Equity and Social Justice

Maps Help Ensure Equitable Distribution of Infrastructure Funds in Montana

By Christopher Thomas

The Montana Department of Natural Resources and Conservation (DNRC) recently experienced a rare money problem: a surplus instead of a deficit. To figure out where to spend the money, state officials analyzed maps and built online dashboards to share results with the public.

Thanks to the $350 billion American Rescue Plan Act of 2021 (ARPA) passed by Congress in March to provide economic stimulus for state, local, territorial, and tribal governments that Montana officials found themselves with about $900 million to use strategically.

The Montana legislature decided the bulk of the money should be spent to upgrade the state’s water and sewer systems, and the staff at the DNRC were tasked with determining which communities to invest in. But they had to move quickly to meet the deadline imposed by the legislature.

Montana DNRC invited city and county governments, state agencies, water and sewer associations, and conservation districts to submit proposals for projects to fund. “They only had about a month to apply for this money, and we got over $900 million in grant requests,” said Autumn Coleman, DNRC’s resource development bureau chief. “For people to even apply for the money, they had to figure out how much they could get and how much in matching funds they needed to bring to the table to even be considered.”

To allocate and disperse the funds, DNRC created two separate grant programs. One was to be divided among Montana’s 56 counties, based on the same formula used to distribute money collected from the state’s gasoline tax. This gas tax formula calculates a county’s size, population, and miles of public roadways. The formula was fair but complex and difficult to parse for those unfamiliar with it. Adding further confusion, potential grantees were required to present matching funds.

That’s where an online dashboard and map proved crucial to the effort. Coleman and her team significantly reduced the complexity of the process by building a public-facing map and dashboard using a geographic information system (GIS).

The visualization tools added a graphic element to what would otherwise be just facts and figures. Residents and grant applicants could more easily make a connection between the gas tax formula and its impact on funding decisions—and also monitor what decisions were being made as they began to appear on the map.

“It’s just a really hard thing to explain to folks, so having this mapping tool made it easier for people to understand,” Coleman said. “I think that’s why spatial data works in this regard. We’re trying to communicate with the public. We could share a giant 20-page table, but it just doesn’t play as well as being able to look and see what you and your neighbors are getting.”

One Big State, Many Small Identities

The second ARPA grant program was purely competitive. Proposals were judged solely on merit.
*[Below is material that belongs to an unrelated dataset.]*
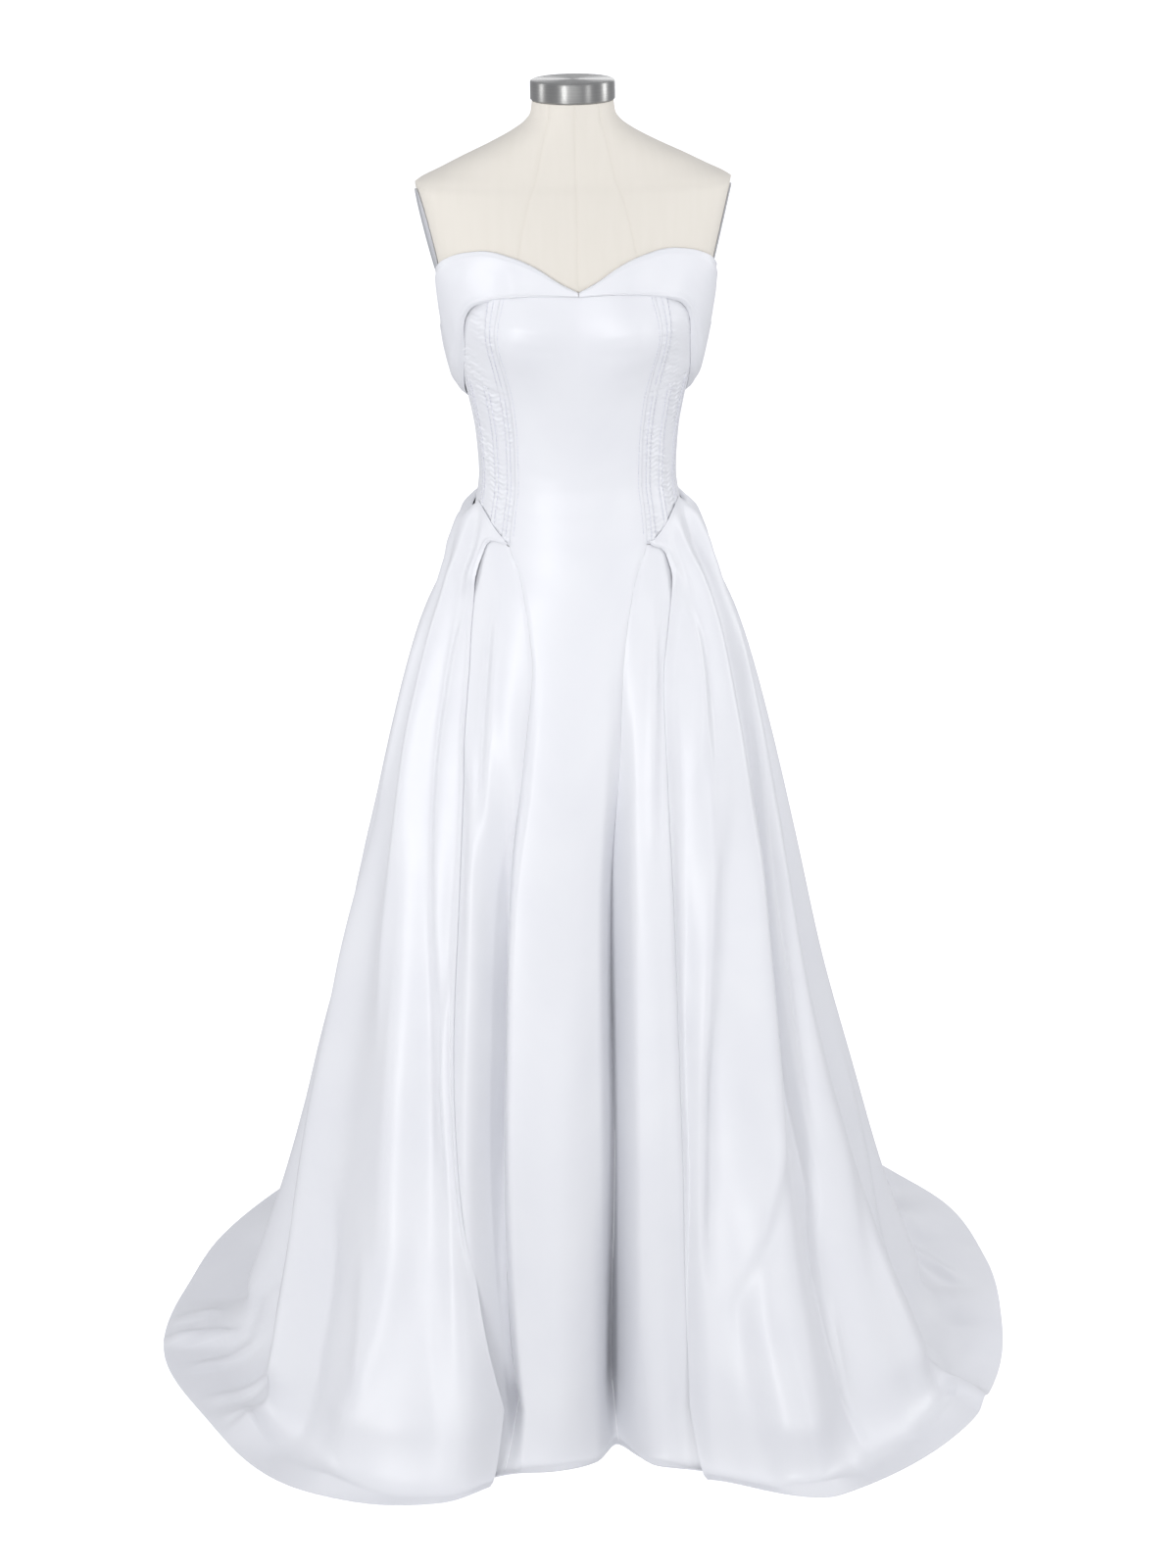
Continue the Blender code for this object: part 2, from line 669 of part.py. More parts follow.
def side_panel(sign, top, bottom, ribs, rows):
    """A bodice piece between the princess seam and the side seam.

    Args:
        sign: -1 for the left piece, 1 for the right one.
        top: Height of its top edge by angle.
        bottom: Height of its bottom edge by angle.
        ribs: Parts of the way across where a raised channel starts and ends.
        rows: How many rows of points it has.
    """
    parts = np.array(SIDE_PARTS)
    raised = np.zeros(len(parts))
    for start, end in ribs:
        raised[(parts >= start - 1e-6) & (parts <= end + 1e-6)] = RIB_HEIGHT
    name = "seam_left" if sign < 0 else "seam_right"
    down = np.linspace(0.0, 1.0, rows)[:, None]
    angle = sign * (44.0 + (SIDE_SEAM - 44.0) * parts[None]) * np.ones_like(down)
    for _ in range(4):
        height = top(angle) * (1 - down) + bottom(angle) * down
        seam = table(LINES, name, height)
        angle = seam + (sign * SIDE_SEAM - seam) * parts[None]
    angle = trimmed(angle, form_radius(angle, height))
    outer = bodice_point(angle, height, BODICE_OUT + raised[None])
    inner = bodice_point(angle, height, np.full_like(height, BODY_CLEARANCE))
    return outer, inner


def cup_seam(angle):
    """Height of the seam that divides the side front at the underbust."""
    around = np.abs(wrapped(angle))
    return CUP_SEAM_FRONT + (CUP_SEAM_SIDE - CUP_SEAM_FRONT) * ease(44, 80, around)


def cup_seam_above(angle):
    """The bottom edge of the piece above that seam."""
    return cup_seam(angle) + SEAM_GAP / 2


def cup_seam_below(angle):
    """The top edge of the piece below that seam."""
    return cup_seam(angle) - SEAM_GAP / 2


def back_panel(sign):
    """Half of the back of the bodice, from the side seam to the centre back."""
    parts = np.linspace(0.0, 1.0, 13)
    down = np.linspace(0.0, 1.0, BACK_ROWS)[:, None]
    angle = sign * (SIDE_SEAM + (180.0 - SIDE_SEAM) * parts[None]) * np.ones_like(down)
    height = bodice_top(angle) * (1 - down) + bodice_bottom(angle) * down
    angle = trimmed(angle, form_radius(angle, height))
    outer = bodice_point(angle, height, np.full_like(height, BODICE_OUT))
    inner = bodice_point(angle, height, np.full_like(height, BODY_CLEARANCE))
    return outer, inner


def cuff_panel(sign):
    """Half of the turned-down cuff, from the centre front to the centre back."""
    around = np.array([0.25, 3, 7, 12, 18, 25, 32, 39, 46, 52, 58, 64, 70, 77, 84, 91, 99])
    around = np.concatenate([around, [108, 117, 127, 137, 147, 158, 169, 179.8]])
    top = table(CUFF, "top", around, "angle")
    bottom = table(CUFF, "bottom", around, "angle")
    stand = table(CUFF, "stand", around, "angle")
    edge = table(CUFF, "edge", around, "angle")
    drop = top - bottom
    first = np.minimum(CUFF_FOLD_DEEP, 0.45 * drop)
    second = np.minimum(CUFF_FOLD_DEEP + 0.0012, 0.65 * drop)
    rows_z = [top, top - first, top - second]
    for t in (0.33, 0.52, 0.70, 0.86, 1.0):
        rows_z.append(top - second - (drop - second) * (t - 0.16) / 0.84)
    height = np.stack(rows_z)
    t = (top[None] - height) / drop[None]
    humps = [np.full_like(t, h) * stand[None] for h in CUFF_HUMP]
    humps.append(np.broadcast_to(edge[None], t.shape))
    outer_off = CUFF_OUT + through(CUFF_DOWN, humps, t)
    outer_off[0] -= 0.0015
    inner_off = outer_off - CLOTH
    inner_off[0] = BODY_CLEARANCE
    inner_off[1] = BODY_CLEARANCE
    angle = sign * around[None] * np.ones_like(height)
    outer = bodice_point(angle, height, outer_off)
    inner = bodice_point(angle, height, inner_off)
    inner[0, :, 2] -= 0.0008
    return outer, inner


def over_panel(sign):
    """Half of the overskirt: flap at the hip, rolled top, hanging folds and train."""
    folds = FOLDS_LEFT if sign < 0 else FOLDS_RIGHT
    edge_name = "edge_left" if sign < 0 else "edge_right"
    count = len(folds) + 1
    places = np.concatenate([[0.0, 0.35, 0.7], np.arange(2, 2 * count - 1) / 2.0])
    levels = np.array(OVER_LEVELS)[:, None] * np.ones((1, len(places)))
    heights = (0.0, KNEE, HIP)
    lines = [np.abs(table(LINES, edge_name, levels))]
    for fold in folds:
        lines.append(np.abs(through(heights, (fold.hem, fold.knee, fold.hip), levels)))
    spots = np.broadcast_to(places, levels.shape)
    around = through(range(count), lines, spots)
    edge = Fold(0, 0, 0, -0.0015, -0.0075, -0.0130)
    outs = through(range(count), fall_outs((edge,) + folds, levels), spots)
    fade = np.zeros(len(OVER_LEVELS))
    fade[: len(OVER_FADE)] = OVER_FADE
    rise = np.zeros(len(OVER_LEVELS))
    rise[: len(ROLL_UP)] = ROLL_UP
    reach = np.zeros(len(OVER_LEVELS))
    reach[: len(ROLL_OUT)] = ROLL_OUT
    top = table(OVER_TOP, "height", around, "angle")
    roll = table(OVER_TOP, "roll", around, "angle")
    levels = levels + (top - CORNER) * fade[:, None] + roll * rise[:, None]
    close = CLOTH + OVER_GAP
    lift = close + (OVER_LIFT - close) * (1 - ease(0.93, 1.05, levels))
    lift = lift + roll * reach[:, None]
    angle = sign * around
    grid = skirt_rows(angle, levels, outs, HEM_OVER, lift, LYING_STEPS_OVER)
    return grid if sign > 0 else grid[:, ::-1]


SATIN = ((0.86, 0.86, 0.89), 0.35)
LINEN = ((0.78, 0.75, 0.70), 0.8)
STEEL = ((0.55, 0.55, 0.54), 0.3, 1.0)
PLATE = ((0.62, 0.63, 0.65), 0.45)
STAND = ((0.70, 0.70, 0.71), 0.4)


def build_form():
    """The dress form, its neck cap, arm plates, pole and base."""
    heights = [0.8, 0.86, 0.92, 0.98, 1.03, 1.07, 1.1, 1.135, 1.18, 1.225, 1.265, 1.3, 1.335]
    heights += [1.37, 1.405, 1.44, 1.457, 1.468, 1.48, 1.493, 1.508, 1.523, 1.533, 1.543]
    heights += [FORM_TOP]
    loops = []
    step = np.radians(np.arange(44) * 360.0 / 44)
    for height in heights:
        wide = table(FORM, "half_width", height)
        deep = 0.5 * (table(FORM, "front", height) + table(FORM, "back", height))
        stretch = (wide / deep) ** 0.6
        angle = np.degrees(np.arctan2(np.sin(step) * stretch, np.cos(step)))
        loops.append(placed(angle, form_radius(angle, height), np.full(44, float(height))))
    foot = loops[0] * np.array([0.90, 0.90, 1.0]) - np.array([0, 0, 0.008])
    stacked("form_torso", [foot] + loops, LINEN)
    low = FORM_TOP + FIT_GAP
    cap = [(0.0468, low), (CAP_RADIUS, low + 0.0015), (CAP_RADIUS, CAP_TOP - 0.0024)]
    cap += [(CAP_RADIUS - 0.0008, CAP_TOP - 0.0008), (CAP_RADIUS - 0.0026, CAP_TOP)]
    turned("neck_cap", cap, 40, STEEL)
    for side, name in ((-1, "arm_plate_left"), (1, "arm_plate_right")):
        loops = []
        for depth, size in ((PLATE_THICK, 1.0), (0.0008, 1.0), (0.0, 0.965)):
            turn = np.radians(np.arange(28) * 360.0 / 28)
            y = 0.006 + PLATE_HALF_DEPTH * size * np.cos(turn)
            z = PLATE_CENTRE + PLATE_HALF_HEIGHT * size * np.sin(turn)
            x = plate_plane(z) - depth + y * PLATE_TURN
            loops.append(np.stack([side * x, y, z], axis=-1))
        stacked(name, loops, PLATE)
    top = FORM_BOTTOM - 0.008 - FIT_GAP
    turned("stand_pole", [(POLE_RADIUS, BASE_HEIGHT + FIT_GAP), (POLE_RADIUS, top)], 20, STAND)
    base = [(BASE_RADIUS, 0.0), (BASE_RADIUS, 0.006), (BASE_RADIUS - 0.006, 0.010)]
    base += [(0.030, BASE_HEIGHT)]
    turned("stand_base", base, 36, STAND)


def build_gown():
    """The pieces that are cut and sewn."""
    centre = centre_panel()
    wall("centre_front", centre, inside_of(centre), SATIN)
    for sign, side in ((-1, "left"), (1, "right")):
        outer, inner = side_panel(sign, bodice_top, cup_seam_above, RIBS_CUP, CUP_ROWS)
        wall(f"side_cup_{side}", outer, inner, SATIN)
        outer, inner = side_panel(sign, cup_seam_below, bodice_bottom, RIBS_SIDE, WAIST_ROWS)
        wall(f"side_front_{side}", outer, inner, SATIN)
        outer, inner = back_panel(sign)
        wall(f"back_{side}", outer, inner, SATIN)
        outer, inner = cuff_panel(sign)
        wall(f"cuff_{side}", outer, inner, SATIN)
        across = np.array([0, 0.08, 0.17, 0.28, 0.40, 0.55, 0.75, 1.0])
        if sign < 0:
            gore = under_grid(across, "seam_left", "tuck_left", GORE_LEFT_ACROSS, 4)
            gore = gore[:, ::-1]
        else:
            gore = under_grid(across, "seam_right", "tuck_right", GORE_RIGHT_ACROSS, 4)
        wall(f"front_gore_{side}", gore, inside_of(gore), SATIN)
        over = over_panel(sign)
        wall(f"overskirt_{side}", over, inside_of(over), SATIN)
    angle = np.array([176.6, 178.3, 180.0, 181.7, 183.4])[None] * np.ones((6, 1))
    height = np.linspace(1.1860, 1.1120, 6)[:, None] * np.ones((1, 5))
    inner = bodice_point(angle, height, np.full_like(height, BODICE_OUT + 0.0008))
    outer = bodice_point(angle, height, np.full_like(height, BODICE_OUT + 0.0021))
    wall("back_placket", outer, inner, SATIN)


def main():
    """Empties the scene and builds the form and the gown."""
    for old in list(bpy.data.objects):
        bpy.data.objects.remove(old)
    build_form()
    build_gown()


main()
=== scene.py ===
"""White satin wedding gown on a dress form: its drape, stitching, finishes and light.

Metres, +Z up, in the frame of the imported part. The gown's front faces -Y. Angles run
round the vertical axis in degrees: 0 is the centre front, positive towards +X. Left
and right are those of the front view. The tables are the part's own, and the cloth
here is a finer shell on the same form, with creases and stitching added.
"""

from __future__ import annotations

import logging  # noqa: E402
import math  # noqa: E402
from dataclasses import dataclass, field  # noqa: E402
from enum import Enum  # noqa: E402
from functools import partial  # noqa: E402
from typing import Any, Callable, NamedTuple, Sequence  # noqa: E402

import bmesh  # noqa: E402
import bpy  # noqa: E402
import numpy as np  # noqa: E402
from mathutils import Matrix, Vector  # noqa: E402


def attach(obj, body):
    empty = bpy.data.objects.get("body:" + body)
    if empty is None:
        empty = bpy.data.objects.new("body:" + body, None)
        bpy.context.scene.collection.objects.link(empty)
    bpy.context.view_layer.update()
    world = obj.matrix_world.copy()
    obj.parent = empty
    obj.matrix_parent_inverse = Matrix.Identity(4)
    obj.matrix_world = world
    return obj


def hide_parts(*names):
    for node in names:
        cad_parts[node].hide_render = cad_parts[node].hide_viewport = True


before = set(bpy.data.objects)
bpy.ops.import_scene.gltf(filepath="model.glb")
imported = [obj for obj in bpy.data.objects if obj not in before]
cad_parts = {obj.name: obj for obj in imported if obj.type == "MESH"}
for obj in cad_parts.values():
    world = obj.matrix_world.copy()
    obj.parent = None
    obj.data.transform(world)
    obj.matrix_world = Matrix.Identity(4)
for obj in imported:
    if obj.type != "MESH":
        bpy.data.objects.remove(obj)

log = logging.getLogger("gown")

# Cloth and gaps
CLOTH = 0.002
SEAM_GAP = 0.00016
BODY_CLEARANCE = 0.0019
BODICE_OUT = BODY_CLEARANCE + CLOTH
LAYER_GAP = 0.0012
OVER_GAP = 0.0027
RIB_HEIGHT = 0.0012
SHELL = 0.0016
OVER_SHELL = 0.0009

# Form, cap and stand
FORM_BOTTOM = 0.800
FORM_TOP = 1.5565
CAP_RADIUS = 0.0487
CAP_TOP = 1.580
FIT_GAP = 0.0003
PLATE_THICK = 0.003
PLATE_HALF_HEIGHT = 0.053
PLATE_HALF_DEPTH = 0.041
PLATE_CENTRE = 1.404
PLATE_TURN = math.tan(math.radians(6.0))
PLATE_OUT = 0.1578
PLATE_LEVEL = 1.346
PLATE_LEAN = 0.2297
POLE_RADIUS = 0.0175
BASE_RADIUS = 0.165
BASE_HEIGHT = 0.014

# Bust of the form
BUST_OUT = 0.017
BUST_ANGLE = 33.0
BUST_SPREAD = 19.0
BUST_HEIGHT = 1.300
BUST_RISE = 0.046

# Heights where the columns of the fold tables hold
HIP = 1.000
KNEE = 0.470
CORNER = 1.056
OVER_LIFT = 0.012
SKIRT_TOP = 1.050
SKIRT_ANGLES = (0, 35, 90, 135, 180)

# Rounds in which a panel's angles and heights settle on each other
SETTLE = 5


def rows_of(kind: type, *rows: tuple) -> tuple:
    """A table: each row of values as one of a kind."""
    return tuple(kind(*row) for row in rows)


class Ring(NamedTuple):
    """One horizontal section of the form."""

    height: float
    half_width: float
    front: float
    back: float
    squareness: float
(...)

Geographic distribution was not officially a consideration, but that didn’t mean it was going to be ignored.

Like all states, Montana has important political and demographic considerations, which are influenced by its size (third largest in the continental US, twice the area of all New England states combined) and population (sixth lowest, 7 percent of New England’s). Natural conflicts include urban centers versus rural areas; sparsely populated eastern Montana versus the more populous west; and longtime residents of modest means versus more affluent new arrivals. This all plays out against the backdrop of Montana’s rapid population growth, enough for the 2020 Census results to earn the state a new congressional seat. The fastest-growing area is Gallatin County, one of only two counties with a median family income greater than the US average. The upscale magazine Travel + Leisure recently called Bozeman, Gallatin’s county seat, “one of America’s coolest towns” and “a place of serendipities.”

Despite its growth and coolness factor, Montana was recently ranked as the nation’s seventh-worst state for infrastructure. According to Coleman, water and sewer funding is often viewed as an important dimension of fairness by the state’s differing populations and places and their representatives.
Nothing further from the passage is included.